Le directeur confie : « l’accès au lycée pour les jeunes de Moorea est compliqué, le décrochage scolaire fréquent, les lieux de formations rares. » Souvent ils se sentent dévalorisés, alors qu’ils sont riches des connaissances de leur vallée. « Je vais les chercher dans leurs quartiers ! » intervient Lahiki, responsable à l’accueil. « Je leur dit qu’au lieu de planter du paka, il peuvent planter du taro ! ». Au Fare Natura, les jeunes du service civique apprennent la médiation scientifique et culturelle, l’accueil et la réorientation touristique, le travail de la terre (taro, canne à sucre, arachide), la transformation des cultures et la vente, la biodiversité avec le sentier des guetteurs. Après leur formation, ils pourront créer leur fa’apu, devenir guides de randonnée ou prestataire touristique, avoir un avenir, dans le respect et la connaissance de leur terre.
L’équipe des Bourdons, à la traque des déchets sur l’île pour éviter qu’ils ne finissent dans le lagon.
Avec Moorea Biodiversité et les jeunes du Fare Natura, ils travailleront sur le sentier des guetteurs.
Te Fare Natura, un musée mais pas seulement
Terai Aiamu : « J’ai 20 ans, je travaille au Fare Natura depuis quelques semaines. C’est Olivier (le directeur) qui m’a cherché dans mon quartier. J’ai arrêté mes études à 17 ans, ce que je regrette. Mais maintenant je suis en formation au Fare Natura pour 10 mois, en contrat service civique. » Terai se forme en apiculture. Des étoiles pétillent dans les yeux du jeune homme. Sa tête fourmille de projets. « J’aime carrément le Fare Natura, on fait une belle équipe. J’ai trouvé un bon patron, je suis content de mon travail, j’ai de bons formateurs. »
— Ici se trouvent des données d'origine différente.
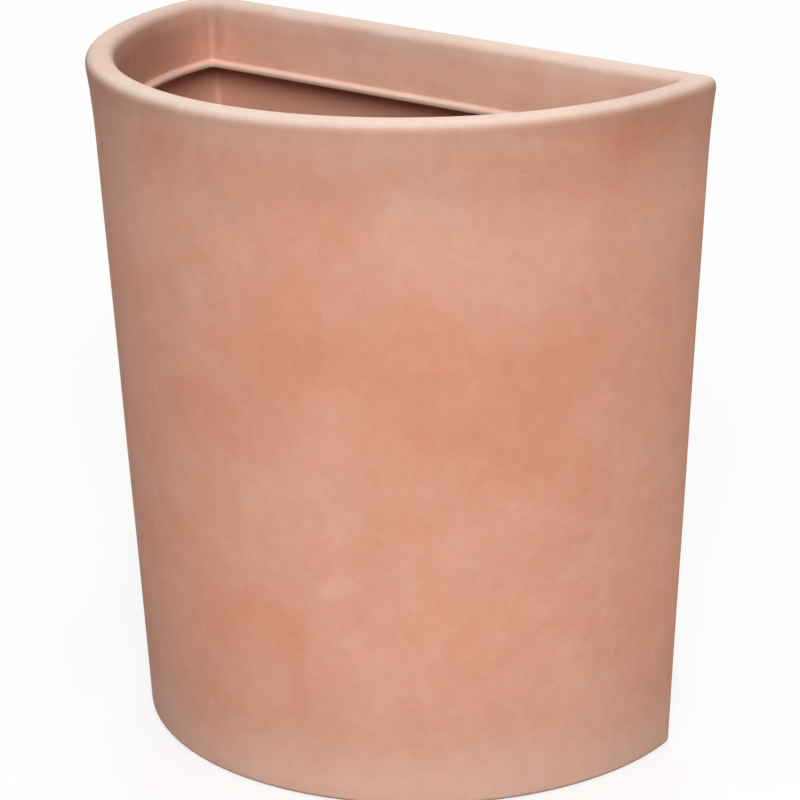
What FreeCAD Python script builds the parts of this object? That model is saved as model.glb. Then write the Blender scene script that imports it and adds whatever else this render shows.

Tamatoa Gay : « J’ai un bac pro en aquaculture. Je suis passionné des poissons et de l’écosystème marin depuis longtemps. Je suis en formation à l’EPHE pour 5 ans au Fare Natura afin d’obtenir un diplôme en aquariophilie. J’entretiens les aquariums du musée, je m’occupe de l’aménagement, je nourris les poissons. Quand les juvéniles grandissent, ils sont relâchés dans le lagon et remplacés par d’autres petits poissons, il y a toujours un roulement. Les coraux prélevés dans le lagon s’acclimatent en douceur, pour éviter de gros chocs. Pour capturer les poissons, on les anesthésie brièvement avec de l’huile essentielle de clou de girofle. On choisit des espèces variées qui s’accordent ensemble. »
Tamatoa réalisera son mémoire sur le comportement des poissons dans des milieux différents.
À gauche : Tamatoa et Terai, deux jeunes motivés en formation au Fare Natura .
À droite : Olivier Pôté emmène les visiteurs à sa suite dans le jardin, à la découverte des plantes endémiques et leur histoire culturelle.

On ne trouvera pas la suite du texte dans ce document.